▸ THE EXERCISE:
The required output is the exact run of lines from the line containing "-1, loop, SLEEVE_LEFT)" to the line containing "FLOOR_LEVEL = -1.060", inclusive, and nothing besides.

▸ DATA LISTING:
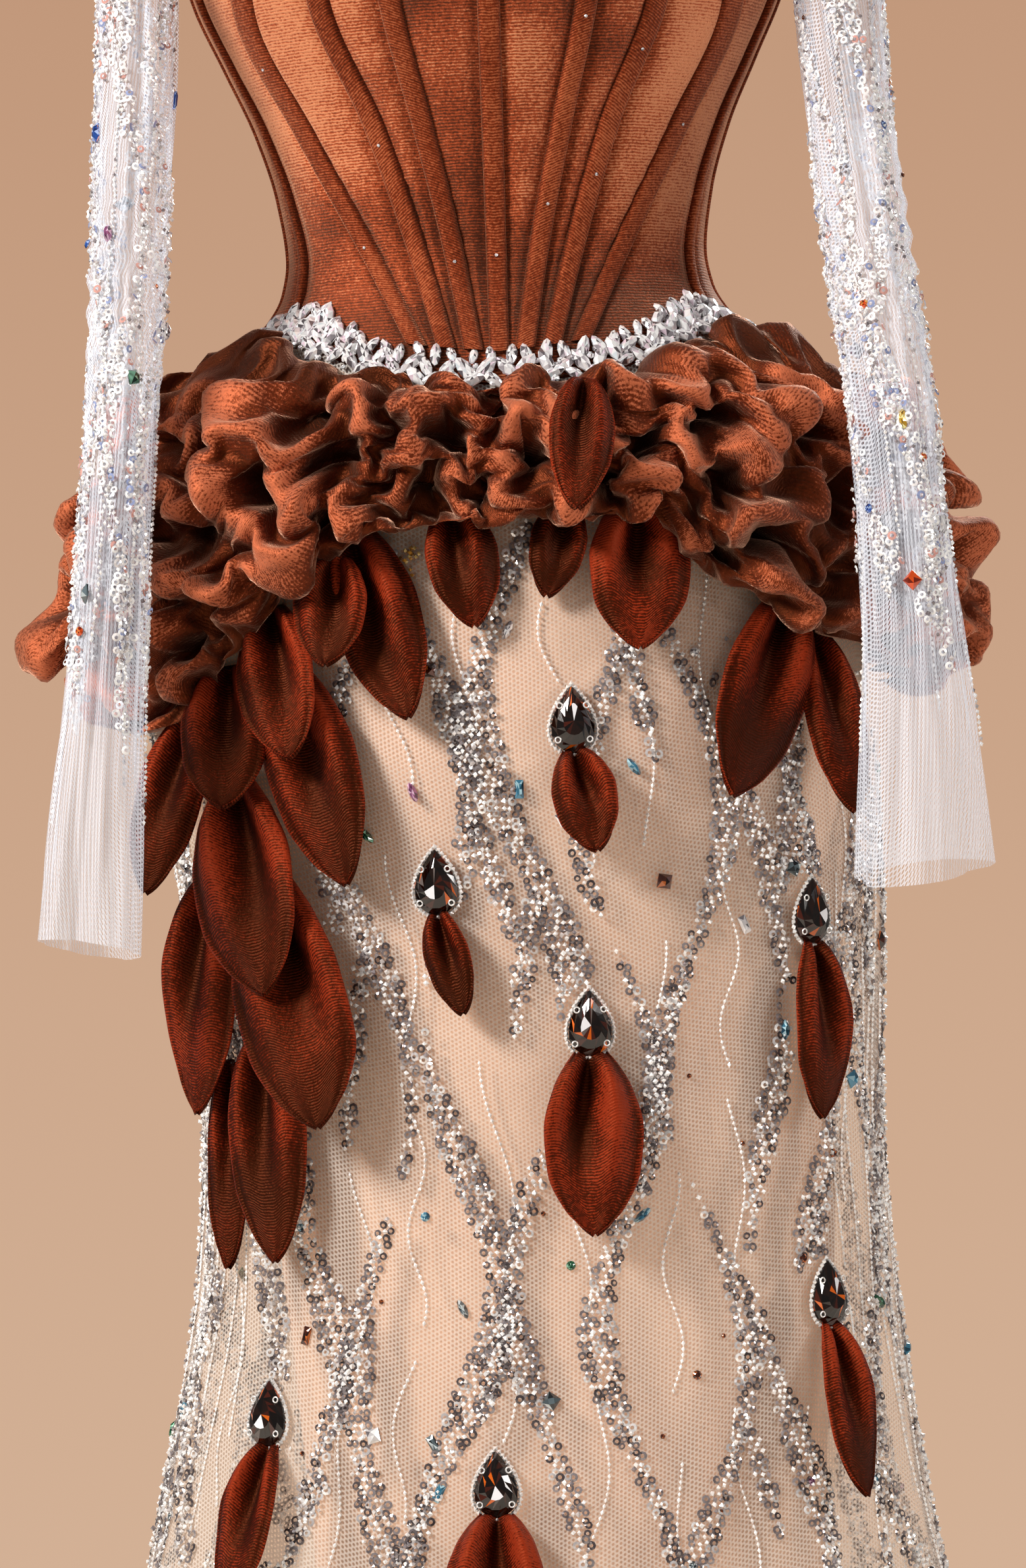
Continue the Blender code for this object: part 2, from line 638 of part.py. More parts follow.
def build_peplum(hem, skirt_front, skirt_back):
    """Three lengths of gathered velvet, from the corset's hem over the hips."""
    down = np.linspace(0, 1, PEPLUM_ROWS + 1)[:, None]
    for name, first, last, columns in PEPLUM_SPANS:
        angles = np.linspace(first, last, columns + 1)
        low, stand = peplum_lines(angles)
        top = below_hem(angles, hem, PEPLUM_DROP)
        z = top + (low - top) * down
        billow = np.sin(np.pi * down ** BILLOW_PLACE).clip(0, 1) ** BILLOW_ROUND
        settle = PEPLUM_SETTLE * np.clip((down - 0.5) * 2, 0, 1)
        out = PEPLUM_LIFT + stand * billow + settle + FOLD_DEPTH * folds(angles, down)
        gap = np.zeros_like(angles)
        gap[0], gap[-1] = SEAM_GAP, -SEAM_GAP
        turned = angles + np.degrees(gap / PEPLUM_RADIUS)
        outer = body(turned, z, out)
        inner = body(turned, z, out - VELVET_WALL)
        inner[0] = nearest_on_skirt(turned, z[0], skirt_front, skirt_back, 2 * REST_GAP)
        outer[0] = nearest_on_skirt(turned, z[0], skirt_front, skirt_back, 2 * REST_GAP + VELVET_WALL)
        wall(name, outer, inner, "velvet")


def nearest_on_skirt(angle, z, skirt_front, skirt_back, out):
    """Points on the skirt's facets at angles and heights, moved out level."""
    angle = (np.asarray(angle, float) + 90) % 360 - 90
    points = np.empty(angle.shape + (3,))
    for grid, first in ((skirt_front, -90.0), (skirt_back, 90.0)):
        chosen = (angle >= first) & (angle < first + 180)
        place = (angle[chosen] - first) / 180 * SKIRT_COLUMNS
        lines = on_facets(grid, np.arange(len(grid))[:, None] * np.ones(place.shape), place)
        rows = [np.interp(-h, -lines[:, i, 2], np.arange(len(grid))) for i, h in enumerate(z[chosen])]
        points[chosen] = on_facets(grid, np.array(rows), place)
    away = points * (1, 1, 0)
    return points + out * away / np.linalg.norm(away, axis=-1, keepdims=True)


# Leaves and stones


def place_on_skirt(x, z, out, to_front, skirt_front, skirt_back):
    """Point above the skirt's front at x and z, with the cloth's sideways, downward and outward directions.

    to_front turns them back towards the front: 0 leaves them on the cloth, 1 faces them straight ahead.
    """
    angle = math.degrees(math.asin(max(-0.98, min(0.98, float((x - sway(z)) / half_width(z))))))
    around = [angle, angle - 2, angle + 2, angle, angle]
    heights = np.array([z, z, z, z - 0.008, z + 0.008])
    point, left, right, low, high = nearest_on_skirt(around, heights, skirt_front, skirt_back, 0.0)
    across, slope = right - left, low - high
    facing = math.atan2(across[1], across[0]) * (1 - to_front)
    sideways = np.array([math.cos(facing), math.sin(facing), 0.0])
    level = np.array([math.sin(facing), -math.cos(facing), 0.0])
    flare = math.atan2(float(slope @ level), float(-slope[2]))
    down = math.sin(flare) * level + math.cos(flare) * np.array([0, 0, -1.0])
    outward = np.cross(down, sideways)
    return point + out * level, sideways, down, outward


def make_leaf(name, place, length, width, lean, rise):
    """A cupped velvet leaf that hangs from a place: its axes turned by its lean and rise, then bent."""
    point, sideways, down, outward = place
    lean = math.radians(lean)
    hang = math.cos(lean) * down + math.sin(lean) * sideways
    tilt = math.atan2(rise, length)
    along_axis = math.cos(tilt) * hang + math.sin(tilt) * outward
    face_axis = math.cos(tilt) * outward - math.sin(tilt) * hang
    cross_axis = np.cross(face_axis, along_axis)
    s = np.linspace(0, 1, LEAF_ROWS + 1)[:, None]
    t = np.linspace(-1, 1, LEAF_COLUMNS + 1)[None]
    half = width / 2 * smooth(s, LEAF_OUTLINE_ALONG, LEAF_OUTLINE_HALF)
    cup = LEAF_CUP * t * t * np.sin(np.pi * s) + LEAF_FOLD * (1 - (1 - np.abs(t)) * (1 - s) ** 2)
    cup = cup + 4 * LEAF_BOW * s * (1 - s)
    sheet = (
        point
        + (s * length)[..., None] * along_axis
        + (half * t)[..., None] * cross_axis
        + cup[..., None] * face_axis
    )
    wall(name, sheet + face_axis * LEAF_WALL, sheet, "velvet_leaf")


def teardrop(sides):
    """Outline of a teardrop, tip up: a circle pulled up to a point, one unit wide, from -1 to 1 tall."""
    turn = np.arange(sides) * 2 * np.pi / sides
    across = np.sin(turn) * np.sin((np.pi - np.abs(np.pi - turn)) / 2 + 1e-6) ** 0.9
    return np.stack([across / np.abs(across).max(), np.cos(turn)], axis=1)


def make_stone(name, place):
    """A faceted teardrop in a rim: the outline, a belt, and a smaller flat table on top."""
    point, sideways, down, outward = place
    outline = teardrop(STONE_SIDES)
    points = []
    for scale, height in STONE_RINGS:
        flat = outline * (STONE_WIDTH / 2, STONE_LENGTH / 2) * scale
        ring = point + flat[:, :1] * sideways - flat[:, 1:] * down
        points.append(ring + outward * STONE_HEIGHT * height)
    faces = [tuple(range(STONE_SIDES)), tuple(reversed(range(2 * STONE_SIDES, 3 * STONE_SIDES)))]
    for r in range(2):
        for c in range(STONE_SIDES):
            d = (c + 1) % STONE_SIDES
            low, high = r * STONE_SIDES, (r + 1) * STONE_SIDES
            faces.append((low + d, low + c, high + c, high + d))
    solid(name, np.concatenate(points), faces, "brown_glass")


def build_leaves_and_stones(skirt_front, skirt_back):
    """The loose leaves, then each stone with the leaf that hangs from its lower end."""
    for name, x, z, length, width, lean, lift, rise, to_front in LEAVES:
        place = place_on_skirt(x, z, lift, to_front, skirt_front, skirt_back)
        make_leaf(name, place, length, width, lean, rise)
    for i, (x, z, length, width, lean, rise) in enumerate(STONES, 1):
        make_stone(f"stone_{i}", place_on_skirt(x, z, STONE_LIFT, 0.0, skirt_front, skirt_back))
        foot = z - STONE_LENGTH / 2 * STONE_BELT - 2 * REST_GAP
        hang = place_on_skirt(x, foot, STONE_LIFT, 0.0, skirt_front, skirt_back)
        make_leaf(f"stone_leaf_{i}", hang, length, width, lean, rise)


# Yoke


def bowed(start, end, bow, count):
    """Points from start to end on a parabola that bows out by a vector in its middle."""
    t = np.linspace(0, 1, count)[:, None]
    return np.asarray(start) * (1 - t) + np.asarray(end) * t + 4 * t * (1 - t) * np.asarray(bow)


def with_middles(points):
    """The same edge with a point added in the middle of each side."""
    pairs = np.stack([points[:-1], (points[:-1] + points[1:]) / 2], axis=1)
    return np.concatenate([pairs.reshape(-1, 3), points[-1:]])


def coons(low, high, left, right):
    """Patch between four edges: the two straight blends added, less the blend of the corners."""
    u = np.linspace(0, 1, len(low))[None, :, None]
    v = np.linspace(0, 1, len(left))[:, None, None]
    across = left[:, None] * (1 - u) + right[:, None] * u
    along = low[None] * (1 - v) + high[None] * v
    corners = (low[0] * (1 - u) + low[-1] * u) * (1 - v) + (high[0] * (1 - u) + high[-1] * u) * v
    return across + along - corners


def yoke_patch(low, neckline, seam_y, bow):
    """Yoke grid above an edge of the corset. The armhole edges bow, the top runs shoulder, neck, shoulder."""
    shoulder = np.array(SHOULDER) + (0, seam_y, 0)
    neck = np.array(NECK) + (0, seam_y, 0)
    flip = np.array((-1, 1, 1))
    on_neck = len(low) - 2 * SHOULDER_COLUMNS
    t = np.linspace(-1, 1, on_neck)
    sag = np.cos(t * np.pi / 2)
    centre = np.array(neckline) - neck * (0, 1, 1)
    across = neck[0] * np.sin(t * np.pi / 2)
    scoop = np.stack([across, neck[1] + centre[1] * sag, neck[2] + centre[2] * sag], axis=1)
    slope = bowed(shoulder, neck, (0, 0, -SHOULDER_SAG), SHOULDER_COLUMNS + 1)
    high = np.concatenate([(slope * flip)[:-1], scoop, slope[::-1][1:]])
    bow = np.array(bow)
    right = bowed(low[-1], shoulder, bow, YOKE_ROWS + 1)
    left = bowed(low[0], shoulder * flip, bow * flip, YOKE_ROWS + 1)
    return coons(low, high, left, right)


def build_yoke(front_lines, back_lines):
    """Sheer front and back above the corset. Returns their armhole edges on the right."""
    lift = np.array((0, 0, SEAM_GAP))
    low_front = panel_grid(front_lines, 0.0)[-1] + lift
    half = panel_grid(back_lines[UNDERARM:], 0.0)[-1] + lift
    low_back = with_middles(np.concatenate([half, (half * (-1, 1, 1))[::-1][1:]])[::-1])
    edges = []
    for name, low, neckline, seam, bow in (
        ("yoke_front", low_front, NECKLINE_FRONT, -SEAM_GAP, YOKE_BOW_FRONT),
        ("yoke_back", low_back, NECKLINE_BACK, SEAM_GAP, YOKE_BOW_BACK),
    ):
        patch = yoke_patch(low, neckline, seam, bow)
        normals = grid_normals(patch)
        if normals[2, len(low) // 2, 1] * low[len(low) // 2, 1] < 0:
            normals = -normals
        inner = patch - normals * NET_WALL
        inner[0] = patch[0] - normals[0] * (1, 1, 0) * NET_WALL
        on_shoulder = np.r_[0:SHOULDER_COLUMNS + 1, len(low) - SHOULDER_COLUMNS - 1:len(low)]
        inner[-1, on_shoulder] = patch[-1, on_shoulder] - (0, 0, NET_WALL)
        wall(name, patch, inner, "sleeve_net")
        edges.append(patch[:, -1])
    return edges


# Sleeves


def armhole(edges, side_lines, back_lines):
    """Closed loop round the right armhole: down the front edge, under the arm, up the back edge."""
    front_edge, back_edge = edges
    under = side_lines + back_lines[1:UNDERARM + 1]
    arc = panel_grid(under, 0.0)[-1]
    picked = np.linspace(0, len(arc) - 1, SLEEVE_SIDES_UNDERARM + 1).round().astype(int)
    arc = arc[picked][1:-1] + (0.0, 0, 2 * SEAM_GAP)
    out = np.array((2 * SEAM_GAP, 0, 0))
    loop = [front_edge[::-1] + out, arc, (back_edge + out)[:-1]]
    return np.concatenate(loop)


def sleeve_ring(z, x, y, half, depth, count):
    """Level oval of a sleeve, from its outer side round by the front, as the armhole's loop runs."""
    turn = np.arange(count) * 2 * np.pi / count
    return np.stack([x + half * np.cos(turn), y - depth * np.sin(turn), np.full(count, z)], axis=1)


def make_sleeve(name, hand, loop, table):
    """A set-in sleeve: curves from the armhole to its first level ring, then rings down to the open end."""
    z_first, z_last = table[0][0], table[-1][0]
    falling = [-row[0] for row in table]
    heights = np.linspace(z_first, z_last, SLEEVE_ROWS_BELOW + 1)
    values = [[smooth(-z, falling, column(table, i)) for i in (1, 2, 3, 4)] for z in heights]
    rings = [sleeve_ring(z, *value, len(loop)) for z, value in zip(heights, values)]
    first = rings[0]
    control = np.stack([first[:, 0], (first[:, 1] + loop[:, 1]) / 2, loop[:, 2] + SLEEVE_CAP_RISE], axis=1)
    cap = []
    for t in np.linspace(0, 1, SLEEVE_ROWS_CAP + 1)[:-1]:
        cap.append((1 - t) ** 2 * loop + 2 * t * (1 - t) * control + t * t * first)
    points = np.stack(cap + rings)
    normals = grid_normals(points, ring=True)
    if normals[-1, 0, 0] < 0:
        normals = -normals
    inner = points - normals * NET_WALL
    mirror = np.array((hand, 1, 1))
    wall(name, points * mirror, inner * mirror, "sleeve_net", ring=True)


def clear_scene():
    for old in list(bpy.data.objects):
        bpy.data.objects.remove(old, do_unlink=True)


def main():
    clear_scene()
    front, side, back = build_corset()
    make_trim("crystal_trim_front", left_of(side)[:-1] + front + side[1:], 2)
    make_trim("crystal_trim_back", back + [round_the_back(line) for line in reversed(back[:-1])], 3)
    hem = sewn_hem(front, side, back)
    skirt_front, skirt_back = build_skirt(hem)
    build_lining(hem)
    build_peplum(hem, skirt_front, skirt_back)
    build_leaves_and_stones(skirt_front, skirt_back)
    edges = build_yoke(front, back)
    loop = armhole(edges, side, back)
    make_sleeve("sleeve_left", -1, loop, SLEEVE_LEFT)
    make_sleeve("sleeve_right", 1, loop, SLEEVE_RIGHT)


main()
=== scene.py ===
# %% [markdown]
# # A mermaid evening dress
#
# The dress stands as it is worn, with no wearer in it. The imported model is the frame: every piece below is made
# in metres around it, takes the place of one or more of its solids, and stays on that solid's form.
#
# A gown like this has no hard parts. Its look comes from three cloths (rust velvet, white net, nude lining),
# from the way the velvet is gathered over the hips, and from thousands of sequins and beads.

# %% Load the frame
import math

import bpy
import numpy as np
from mathutils import Matrix, Vector


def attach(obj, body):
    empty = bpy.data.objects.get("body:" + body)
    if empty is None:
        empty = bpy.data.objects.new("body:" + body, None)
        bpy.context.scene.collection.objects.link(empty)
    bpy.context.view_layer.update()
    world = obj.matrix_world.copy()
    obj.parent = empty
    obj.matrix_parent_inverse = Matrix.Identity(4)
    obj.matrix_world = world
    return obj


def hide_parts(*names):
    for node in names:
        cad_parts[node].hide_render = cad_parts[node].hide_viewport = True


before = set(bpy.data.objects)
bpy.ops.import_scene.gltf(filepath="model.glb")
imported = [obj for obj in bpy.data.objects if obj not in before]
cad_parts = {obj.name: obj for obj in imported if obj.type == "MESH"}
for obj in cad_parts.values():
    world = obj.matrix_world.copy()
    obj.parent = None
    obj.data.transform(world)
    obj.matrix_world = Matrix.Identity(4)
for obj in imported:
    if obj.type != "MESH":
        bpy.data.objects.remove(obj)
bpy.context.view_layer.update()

# %% [markdown]
# ## Camera
#
# The photograph is a close-up, level with the hips, from nearly three metres away. It shows 0.81 m of the
# dress's height, and it leans by almost two degrees.

# %% Camera
VIEW_HEIGHT, VIEW_DISTANCE, VIEW_LEVEL, VIEW_LEAN = 0.809, 2.8, -0.272, -1.8
FLOOR_LEVEL = -1.060


def add_object(name, data):
    """Put a mesh, lamp or camera into the scene."""
    made = bpy.data.objects.new(name, data)
    bpy.context.scene.collection.objects.link(made)
    return made


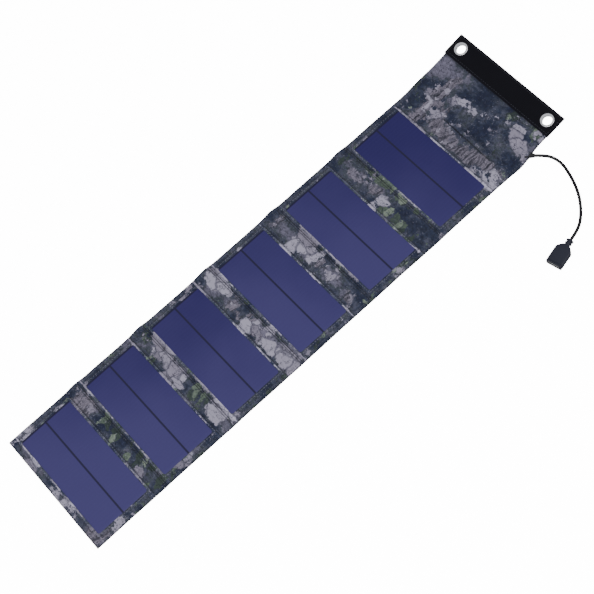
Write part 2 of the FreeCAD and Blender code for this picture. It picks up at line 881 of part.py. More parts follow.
os.makedirs("parts", exist_ok=True)
for item in nodes:
    item.Shape.exportStep(f"parts/{item.Label}.step")
print(f"{len(nodes)} parts written")
for number in range(1, SECTIONS):
    fold_y = (
        -size("strip_length") / 2 + size("end_margin") + number * size("panel_height")
        + (number - 0.5) * size("first_gap") + (number - 1) ** 2 / 2 * size("gap_step")
    )
    print(f"fold_{number}: y {fold_y:.3f} z {size(f'fold_{number}_height'):.3f}")
print(f"pocket fold: y {size('pocket_fold_y'):.3f} z {size('pocket_fold_height'):.3f}")
print(f"exit {tuple(round(v, 2) for v in exit_point())}, tip {tuple(round(v, 2) for v in route[0])}")
print(f"socket neck {tuple(round(v, 2) for v in route[-1])}, turned {SOCKET_TURN:.2f}")
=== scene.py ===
"""Folding camouflage solar charger, laid open: the visual model round the CAD frame.

Lengths are in millimetres until a mesh is made. x runs across the strip and y along its cloth.
"""
import json
import math

import bpy
import numpy as np
from mathutils import Matrix, Vector, noise
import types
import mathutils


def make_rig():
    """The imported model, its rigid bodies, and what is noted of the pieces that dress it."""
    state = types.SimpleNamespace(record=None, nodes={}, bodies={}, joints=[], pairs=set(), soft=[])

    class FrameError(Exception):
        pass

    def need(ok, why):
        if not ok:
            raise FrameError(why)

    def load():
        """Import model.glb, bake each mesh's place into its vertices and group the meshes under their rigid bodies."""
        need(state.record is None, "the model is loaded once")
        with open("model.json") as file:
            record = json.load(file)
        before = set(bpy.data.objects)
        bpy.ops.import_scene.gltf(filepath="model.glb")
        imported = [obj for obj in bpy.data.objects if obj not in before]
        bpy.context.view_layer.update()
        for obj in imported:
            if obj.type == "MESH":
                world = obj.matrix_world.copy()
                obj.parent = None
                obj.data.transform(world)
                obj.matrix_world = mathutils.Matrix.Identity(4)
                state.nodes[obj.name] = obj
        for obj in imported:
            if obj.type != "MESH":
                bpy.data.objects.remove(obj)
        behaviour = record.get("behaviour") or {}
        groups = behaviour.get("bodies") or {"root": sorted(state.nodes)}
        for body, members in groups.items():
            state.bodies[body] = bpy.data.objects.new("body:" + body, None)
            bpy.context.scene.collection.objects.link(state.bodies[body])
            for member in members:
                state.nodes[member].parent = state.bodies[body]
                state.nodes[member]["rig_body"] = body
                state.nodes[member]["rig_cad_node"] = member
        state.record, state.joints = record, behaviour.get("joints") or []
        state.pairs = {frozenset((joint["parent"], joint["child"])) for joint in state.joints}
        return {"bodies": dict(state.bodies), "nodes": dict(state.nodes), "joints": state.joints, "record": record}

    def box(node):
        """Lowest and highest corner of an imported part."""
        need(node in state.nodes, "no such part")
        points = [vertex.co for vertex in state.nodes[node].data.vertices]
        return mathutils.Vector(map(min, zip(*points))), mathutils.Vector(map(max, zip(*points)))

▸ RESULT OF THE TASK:
    make_sleeve("sleeve_left", -1, loop, SLEEVE_LEFT)
    make_sleeve("sleeve_right", 1, loop, SLEEVE_RIGHT)


main()
=== scene.py ===
# %% [markdown]
# # A mermaid evening dress
#
# The dress stands as it is worn, with no wearer in it. The imported model is the frame: every piece below is made
# in metres around it, takes the place of one or more of its solids, and stays on that solid's form.
#
# A gown like this has no hard parts. Its look comes from three cloths (rust velvet, white net, nude lining),
# from the way the velvet is gathered over the hips, and from thousands of sequins and beads.

# %% Load the frame
import math

import bpy
import numpy as np
from mathutils import Matrix, Vector


def attach(obj, body):
    empty = bpy.data.objects.get("body:" + body)
    if empty is None:
        empty = bpy.data.objects.new("body:" + body, None)
        bpy.context.scene.collection.objects.link(empty)
    bpy.context.view_layer.update()
    world = obj.matrix_world.copy()
    obj.parent = empty
    obj.matrix_parent_inverse = Matrix.Identity(4)
    obj.matrix_world = world
    return obj


def hide_parts(*names):
    for node in names:
        cad_parts[node].hide_render = cad_parts[node].hide_viewport = True


before = set(bpy.data.objects)
bpy.ops.import_scene.gltf(filepath="model.glb")
imported = [obj for obj in bpy.data.objects if obj not in before]
cad_parts = {obj.name: obj for obj in imported if obj.type == "MESH"}
for obj in cad_parts.values():
    world = obj.matrix_world.copy()
    obj.parent = None
    obj.data.transform(world)
    obj.matrix_world = Matrix.Identity(4)
for obj in imported:
    if obj.type != "MESH":
        bpy.data.objects.remove(obj)
bpy.context.view_layer.update()

# %% [markdown]
# ## Camera
#
# The photograph is a close-up, level with the hips, from nearly three metres away. It shows 0.81 m of the
# dress's height, and it leans by almost two degrees.

# %% Camera
VIEW_HEIGHT, VIEW_DISTANCE, VIEW_LEVEL, VIEW_LEAN = 0.809, 2.8, -0.272, -1.8
FLOOR_LEVEL = -1.060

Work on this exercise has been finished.